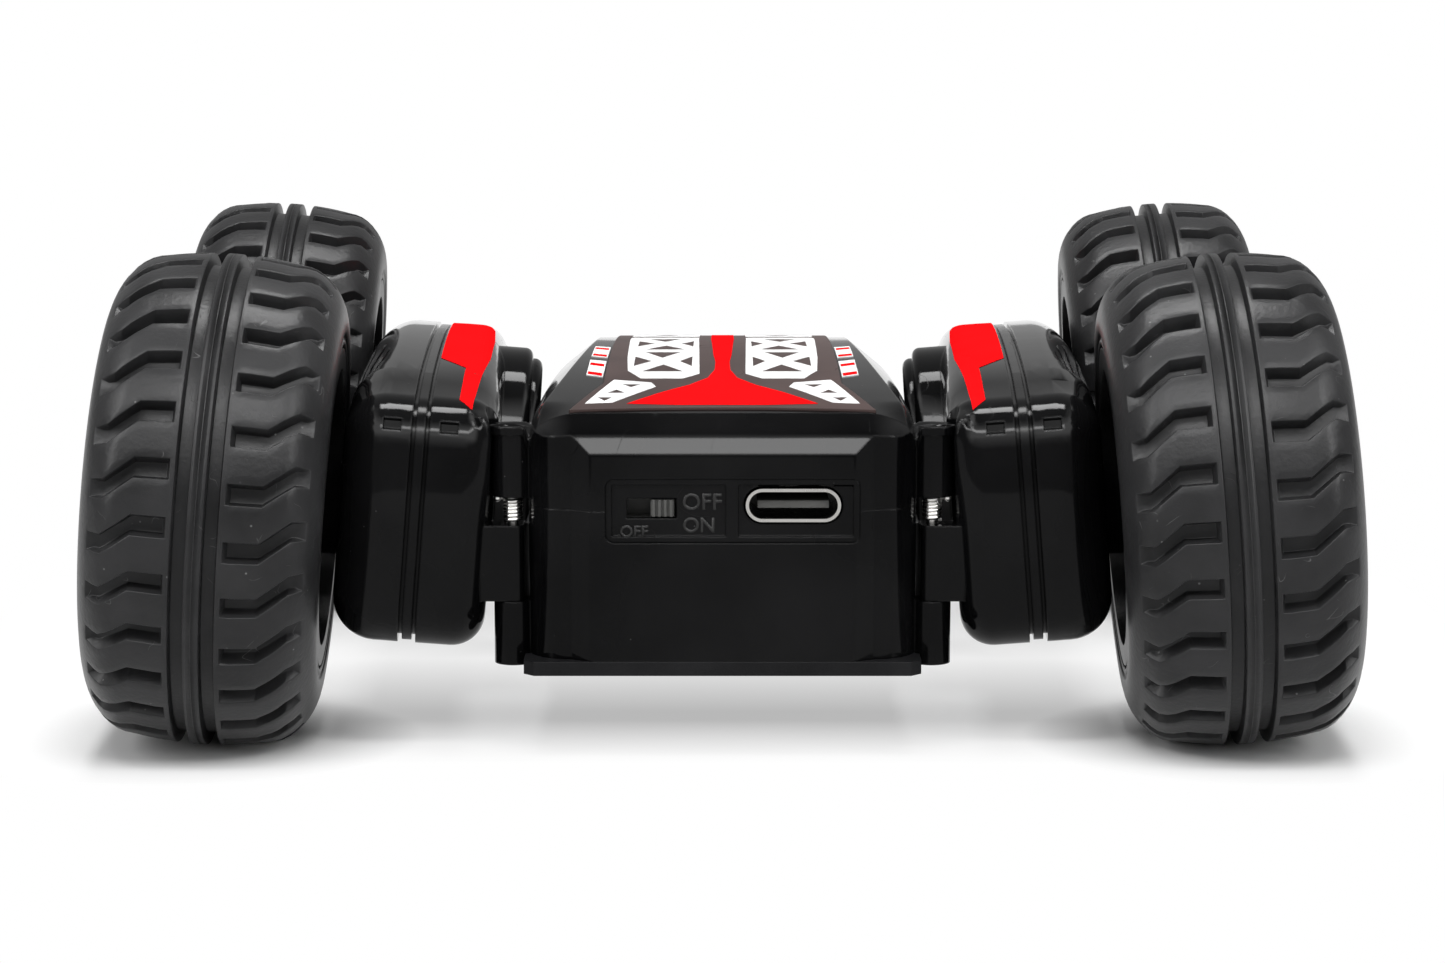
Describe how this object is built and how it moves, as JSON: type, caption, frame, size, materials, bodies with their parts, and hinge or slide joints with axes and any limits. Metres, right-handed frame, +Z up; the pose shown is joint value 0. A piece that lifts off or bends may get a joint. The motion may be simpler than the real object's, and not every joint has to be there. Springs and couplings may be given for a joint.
{
  "type": "rc stunt car",
  "caption": "Small radio-controlled stunt car with fat treaded tyres on sprung side pods, a glossy black body and a USB charging port in its tail.",
  "frame": {"origin": "on the ground, under the middle of the car", "axes": "+Z up, +Y towards the front, +X to the right"},
  "size_m": [0.1328, 0.1232, 0.0481],
  "materials": {
    "body_gloss": "gloss black",
    "base_plastic": "satin black",
    "pod_gloss": "gloss black",
    "seam_black": "matt black",
    "deck_print": "gloss dark brown with a red and white print",
    "window_print": "gloss red",
    "panel_plastic": "satin black",
    "rubber": "matt black",
    "rim_black": "semi-gloss black",
    "steel": "bright",
    "port_steel": "bright nickel",
    "gear_nylon": "natural white",
    "brass": "plain",
    "bush_bronze": "oiled",
    "motor_steel": "zinc plated",
    "switch_nylon": "matt",
    "board_green": "solder mask",
    "cell_wrap": "shrink wrap"
  },
  "bodies": {
    "chassis": {"top_shell": "body_gloss", "bottom_shell": "body_gloss", "base_plate": "base_plastic", "deck_panel": "deck_print", "side_windows": "window_print", "port_panel": "panel_plastic", "usb_port_shell": "port_steel", "usb_tongue": "switch_nylon", "switch_body": "switch_nylon", "circuit_board": "board_green", "battery_pack": "cell_wrap", "hinge_pins": "steel", "hinge_springs": "steel", "chassis_screws": "steel"},
    "power_switch": {"switch_knob": "switch_nylon"},
    "right_pod": {"pod_inner_shell_right": "pod_gloss", "pod_outer_shell_right": "pod_gloss", "pod_seam_trim_right": "seam_black", "gear_pins_right": "steel", "axle_bushes_right": "bush_bronze", "pod_screws_right": "steel", "motor_right": "motor_steel"},
    "right_motor_pinion": {"motor_pinion_right": "brass"},
    "rear_right_wheel": {"tyre_rear_right": "rubber", "rim_rear_right": "rim_black", "hub_cap_rear_right": "rim_black", "axle_rear_right": "steel", "wheel_gear_rear_right": "gear_nylon"},
    "rear_right_idler": {"idler_gear_rear_right": "gear_nylon"},
    "rear_right_compound": {"compound_gear_rear_right": "gear_nylon"},
    "front_right_wheel": {"tyre_front_right": "rubber", "rim_front_right": "rim_black", "hub_cap_front_right": "rim_black", "axle_front_right": "steel", "wheel_gear_front_right": "gear_nylon"},
    "front_right_idler": {"idler_gear_front_right": "gear_nylon"},
    "front_right_compound": {"compound_gear_front_right": "gear_nylon"},
    "left_pod": {"pod_inner_shell_left": "pod_gloss", "pod_outer_shell_left": "pod_gloss", "pod_seam_trim_left": "seam_black", "gear_pins_left": "steel", "axle_bushes_left": "bush_bronze", "pod_screws_left": "steel", "motor_left": "motor_steel"},
    "left_motor_pinion": {"motor_pinion_left": "brass"},
    "rear_left_wheel": {"tyre_rear_left": "rubber", "rim_rear_left": "rim_black", "hub_cap_rear_left": "rim_black", "axle_rear_left": "steel", "wheel_gear_rear_left": "gear_nylon"},
    "rear_left_idler": {"idler_gear_rear_left": "gear_nylon"},
    "rear_left_compound": {"compound_gear_rear_left": "gear_nylon"},
    "front_left_wheel": {"tyre_front_left": "rubber", "rim_front_left": "rim_black", "hub_cap_front_left": "rim_black", "axle_front_left": "steel", "wheel_gear_front_left": "gear_nylon"},
    "front_left_idler": {"idler_gear_front_left": "gear_nylon"},
    "front_left_compound": {"compound_gear_front_left": "gear_nylon"}
  },
  "joints": [
    {"name": "right_pod_swing", "type": "hinge", "parent": "chassis", "child": "right_pod", "pos_m": [0.02, -0.0451, 0.01925], "axis": [0, 0, -1], "range_deg": [-1, 10], "stiffness_Nm_per_rad": 0.05},
    {"name": "rear_right_wheel_spin", "type": "hinge", "parent": "right_pod", "child": "rear_right_wheel", "pos_m": [0.04919, -0.03754, 0.02403], "axis": [0.9948, -0.0574, 0.0837], "continuous": true},
    {"name": "rear_right_idler_spin", "type": "hinge", "parent": "right_pod", "child": "rear_right_idler", "pos_m": [0.04998, -0.02368, 0.02403], "axis": [0.9948, -0.0574, 0.0837], "continuous": true},
    {"name": "rear_right_compound_spin", "type": "hinge", "parent": "right_pod", "child": "rear_right_compound", "pos_m": [0.05068, -0.01162, 0.02403], "axis": [0.9948, -0.0574, 0.0837], "continuous": true},
    {"name": "front_right_wheel_spin", "type": "hinge", "parent": "right_pod", "child": "front_right_wheel", "pos_m": [0.05351, 0.03754, 0.02403], "axis": [0.9948, -0.0574, 0.0837], "continuous": true},
    {"name": "front_right_idler_spin", "type": "hinge", "parent": "right_pod", "child": "front_right_idler", "pos_m": [0.05272, 0.02368, 0.02403], "axis": [0.9948, -0.0574, 0.0837], "continuous": true},
    {"name": "front_right_compound_spin", "type": "hinge", "parent": "right_pod", "child": "front_right_compound", "pos_m": [0.05202, 0.01162, 0.02403], "axis": [0.9948, -0.0574, 0.0837], "continuous": true},
    {"name": "right_pinion_spin", "type": "hinge", "parent": "right_pod", "child": "right_motor_pinion", "pos_m": [0.05135, 0, 0.02403], "axis": [0.9948, -0.0574, 0.0837], "continuous": true},
    {"name": "left_pod_swing", "type": "hinge", "parent": "chassis", "child": "left_pod", "pos_m": [-0.02, -0.0451, 0.01925], "axis": [0, 0, 1], "range_deg": [-1, 10], "stiffness_Nm_per_rad": 0.05},
    {"name": "rear_left_wheel_spin", "type": "hinge", "parent": "left_pod", "child": "rear_left_wheel", "pos_m": [-0.04919, -0.03754, 0.02403], "axis": [-0.9948, -0.0574, 0.0837], "continuous": true},
    {"name": "rear_left_idler_spin", "type": "hinge", "parent": "left_pod", "child": "rear_left_idler", "pos_m": [-0.04998, -0.02368, 0.02403], "axis": [-0.9948, -0.0574, 0.0837], "continuous": true},
    {"name": "rear_left_compound_spin", "type": "hinge", "parent": "left_pod", "child": "rear_left_compound", "pos_m": [-0.05068, -0.01162, 0.02403], "axis": [-0.9948, -0.0574, 0.0837], "continuous": true},
    {"name": "front_left_wheel_spin", "type": "hinge", "parent": "left_pod", "child": "front_left_wheel", "pos_m": [-0.05351, 0.03754, 0.02403], "axis": [-0.9948, -0.0574, 0.0837], "continuous": true},
    {"name": "front_left_idler_spin", "type": "hinge", "parent": "left_pod", "child": "front_left_idler", "pos_m": [-0.05272, 0.02368, 0.02403], "axis": [-0.9948, -0.0574, 0.0837], "continuous": true},
    {"name": "front_left_compound_spin", "type": "hinge", "parent": "left_pod", "child": "front_left_compound", "pos_m": [-0.05202, 0.01162, 0.02403], "axis": [-0.9948, -0.0574, 0.0837], "continuous": true},
    {"name": "left_pinion_spin", "type": "hinge", "parent": "left_pod", "child": "left_motor_pinion", "pos_m": [-0.05135, 0, 0.02403], "axis": [-0.9948, -0.0574, 0.0837], "continuous": true},
    {"name": "power_switch_slide", "type": "slide", "parent": "chassis", "child": "power_switch", "axis": [1, 0, 0], "range_m": [-0.002, 0]}
  ],
  "couplings": [
    {"joint": "rear_right_idler_spin", "follows": "rear_right_wheel_spin", "ratio": -0.82353},
    {"joint": "rear_right_compound_spin", "follows": "rear_right_wheel_spin", "ratio": 1.4},
    {"joint": "front_right_idler_spin", "follows": "rear_right_wheel_spin", "ratio": -0.82353},
    {"joint": "front_right_compound_spin", "follows": "rear_right_wheel_spin", "ratio": 1.4},
    {"joint": "front_right_wheel_spin", "follows": "rear_right_wheel_spin", "ratio": 1},
    {"joint": "right_pinion_spin", "follows": "rear_right_wheel_spin", "ratio": -2.6444},
    {"joint": "rear_left_idler_spin", "follows": "rear_left_wheel_spin", "ratio": -0.82353},
    {"joint": "rear_left_compound_spin", "follows": "rear_left_wheel_spin", "ratio": 1.4},
    {"joint": "front_left_idler_spin", "follows": "rear_left_wheel_spin", "ratio": -0.82353},
    {"joint": "front_left_compound_spin", "follows": "rear_left_wheel_spin", "ratio": 1.4},
    {"joint": "front_left_wheel_spin", "follows": "rear_left_wheel_spin", "ratio": 1},
    {"joint": "left_pinion_spin", "follows": "rear_left_wheel_spin", "ratio": -2.6444}
  ]
}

> [Instruction] Gather each line in the data that holds the string "materials".

> [Task result]
Describe how this object is built and how it moves, as JSON: type, caption, frame, size, materials, bodies with their parts, and hinge or slide joints with axes and any limits. Metres, right-handed frame, +Z up; the pose shown is joint value 0. A piece that lifts off or bends may get a joint. The motion may be simpler than the real object's, and not every joint has to be there. Springs and couplings may be given for a joint.
  "materials": {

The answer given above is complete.